In piena crisi, in pieno buio nell’anima di tanta gente, Gesù benedice il Padre, lo loda. Perché? Anzitutto lo loda per quello che è: «Padre, Signore del cielo e della terra». Gesù gioisce nel suo spirito perché sa e sente che suo Padre è il Dio dell’universo, e viceversa il Signore di tutto ciò che esiste è Padre, ‘Padre mio’. Da questa esperienza di sentirsi ‘figlio dell’Altissimo’ scaturisce la lode. Gesù si sente figlio dell’Altissimo”.

“E poi Gesù loda il Padre perché predilige i piccoli. È quello che Lui stesso sperimenta, predicando nei villaggi: i ‘dotti’ e i ‘sapienti’ rimangono sospettosi e chiusi, fanno dei calcoli mentre i ‘piccoli’ si aprono e accolgono il messaggio. Questo non può che essere volontà del Padre, e Gesù se ne rallegra. Anche noi dobbiamo gioire e lodare Dio perché le persone umili e semplici accolgono il Vangelo”.

“Nel futuro del mondo e nelle speranze della Chiesa ci sono i ‘piccoli’: coloro che non si reputano migliori degli altri, che sono consapevoli dei propri limiti e dei propri peccati, che non vogliono dominare sugli altri, che, in Dio Padre, si riconoscono tutti fratelli. Dunque, in quel momento di apparente fallimento, Gesù prega lodando il Padre. E la sua preghiera conduce anche noi, lettori del Vangelo, a giudicare in maniera diversa le nostre sconfitte personali, le situazioni in cui non vediamo chiara la presenza e l’azione di Dio, quando sembra che il male prevalga e non ci sia modo di arrestarlo. Gesù, che pure ha tanto raccomandato la preghiera di domanda, proprio nel momento in cui avrebbe avuto motivo di chiedere spiegazioni al Padre, invece si mette a lodarlo. Sembra una contraddizione. A chi serve la lode? A noi o a Dio? Un testo della liturgia eucaristica ci invita a pregare Dio in questa maniera: «Tu non hai bisogno della nostra lode, ma per un dono del tuo amore ci chiami a renderti grazie; i nostri inni di benedizione non accrescono la tua grandezza, ma ci ottengono la grazia che ci salva» (Messale Romano, Prefazio comune IV). Lodando siamo salvati. La preghiera di lode serve a noi”. “Paradossalmente deve essere praticata non solo quando la vita ci ricolma di felicità, ma soprattutto nei momenti difficili, quando il cammino si inerpica in salita”. “Perché impariamo che attraverso quella salita, quel sentiero faticoso, quei passaggi impegnativi si arriva a vedere un panorama nuovo, un orizzonte più aperto. Lodare purifica l’anima, ti fa guardare lontano”.

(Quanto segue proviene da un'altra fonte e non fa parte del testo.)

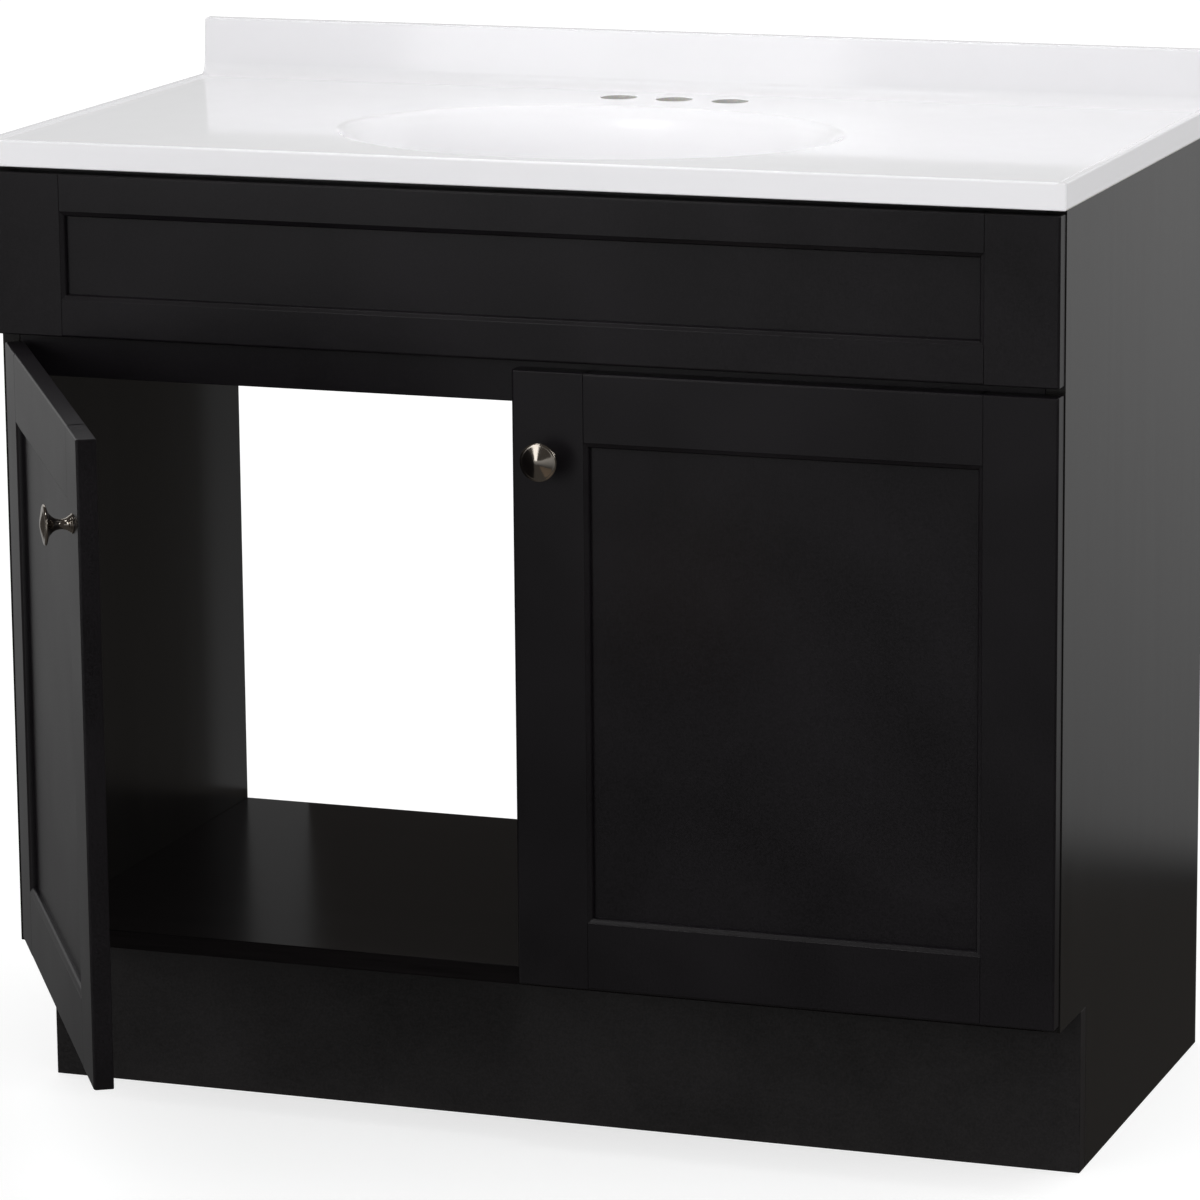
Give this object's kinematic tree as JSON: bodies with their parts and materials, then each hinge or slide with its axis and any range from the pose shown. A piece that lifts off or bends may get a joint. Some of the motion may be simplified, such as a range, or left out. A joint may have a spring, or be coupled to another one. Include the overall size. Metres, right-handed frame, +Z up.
{
  "type": "bathroom vanity cabinet",
  "caption": "Freestanding bathroom vanity: dark open-backed cabinet with hinged framed doors, a false front, trumpet knobs and a white cast top with an oval bowl.",
  "frame": {"origin": "on the floor, midway across the cabinet, in the plane of its back, which stands against the wall", "axes": "+X to the right seen from the front, +Y towards the wall, +Z up"},
  "size_m": [0.9228, 0.8564, 0.8748],
  "materials": {
    "top": "glossy white gel coat over cast marble",
    "side": "near-black laminate with a fine grain, low sheen",
    "interior": "dark espresso melamine board",
    "front": "near-black espresso satin paint over board",
    "raw_wood": "unfinished pine and beech",
    "nickel": "satin nickel",
    "zinc": "bright zinc plate",
    "bumper": "clear soft polymer"
  },
  "bodies": {
    "cabinet": {"back_top_rail": "interior", "carcass_cam_bolts": "zinc", "carcass_cams": "zinc", "carcass_dowels": "raw_wood", "deck_panel": "interior", "false_front_bottom_rail": "front", "false_front_left_stile": "front", "false_front_panel": "front", "false_front_right_stile": "front", "false_front_screws": "zinc", "false_front_top_rail": "front", "front_top_rail": "interior", "left_back_corner_block": "raw_wood", "left_front_corner_block": "raw_wood", "left_hinge_arm_pins": "zinc", "left_hinge_arms": "zinc", "left_hinge_plate_screws": "zinc", "left_hinge_plates": "zinc", "left_side_panel": "side", "rear_base_rail": "interior", "right_back_corner_block": "raw_wood", "right_front_corner_block": "raw_wood", "right_hinge_arm_pins": "zinc", "right_hinge_arms": "zinc", "right_hinge_plate_screws": "zinc", "right_hinge_plates": "zinc", "right_side_panel": "side", "toe_kick_board": "front", "vanity_top": "top"},
    "left_hinge_link": {"left_hinge_links": "zinc"},
    "left_door": {"left_door_bottom_rail": "front", "left_door_bumpers": "bumper", "left_door_hinge_stile": "front", "left_door_knob": "nickel", "left_door_knob_screw": "zinc", "left_door_knob_stile": "front", "left_door_panel": "front", "left_door_top_rail": "front", "left_hinge_cup_pins": "zinc", "left_hinge_cup_screws": "zinc", "left_hinge_cups": "zinc"},
    "right_hinge_link": {"right_hinge_links": "zinc"},
    "right_door": {"right_door_bottom_rail": "front", "right_door_bumpers": "bumper", "right_door_hinge_stile": "front", "right_door_knob": "nickel", "right_door_knob_screw": "zinc", "right_door_knob_stile": "front", "right_door_panel": "front", "right_door_top_rail": "front", "right_hinge_cup_pins": "zinc", "right_hinge_cup_screws": "zinc", "right_hinge_cups": "zinc"}
  },
  "joints": [
    {"name": "left_hinge_link_swing", "type": "hinge", "parent": "cabinet", "child": "left_hinge_link", "pos_m": [-0.4155, -0.4407, 0.3995], "axis": [0, 0, 1], "range_deg": [-29.01, 23.51]},
    {"name": "left_door_hinge", "type": "hinge", "parent": "left_hinge_link", "child": "left_door", "pos_m": [-0.43178, -0.47259, 0.3995], "axis": [0, 0, -1], "range_deg": [-87, 70.5]},
    {"name": "right_hinge_link_swing", "type": "hinge", "parent": "cabinet", "child": "right_hinge_link", "pos_m": [0.4155, -0.4407, 0.3995], "axis": [0, 0, -1], "range_deg": [-0.01, 52.51]},
    {"name": "right_door_hinge", "type": "hinge", "parent": "right_hinge_link", "child": "right_door", "pos_m": [0.4452, -0.4607, 0.3995], "axis": [0, 0, 1], "range_deg": [0, 157.5]}
  ],
  "couplings": [
    {"joint": "left_hinge_link_swing", "follows": "left_door_hinge", "ratio": 0.33333},
    {"joint": "right_hinge_link_swing", "follows": "right_door_hinge", "ratio": 0.33333}
  ]
}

“C’è un grande insegnamento in quella preghiera che da otto secoli non ha mai smesso di palpitare, che San Francesco compose sul finire della sua vita: il ‘Cantico di frate sole’ o ‘delle creature’. Il Poverello non lo compose in un momento di gioia, di benessere, ma al contrario in mezzo agli stenti. Francesco è ormai quasi cieco, e avverte nel suo animo il peso di una solitudine che mai prima aveva provato: il mondo non è cambiato dall’inizio della sua predicazione, c’è ancora chi si lascia dilaniare da liti, e in più avverte i passi della morte che si fanno più vicini. Potrebbe essere il momento della delusione estrema e della percezione del proprio fallimento. Ma Francesco in quell’istante di tristezza, di buio, prega: ‘Laudato si’, mi Signore…’. Francesco loda Dio per tutto, per tutti i doni del creato, e anche per la morte, che con coraggio riesce a chiamare ‘sorella’".

"I Santi e le Sante ci dimostrano che si può lodare sempre, nella buona e nella cattiva sorte, perché Dio è l’Amico fedele, questo è il fondamento e il suo amore non viene mai meno, Lui è sempre accanto a noi, non ci abbandona mai. Lodare il Signore ci farà tanto bene”.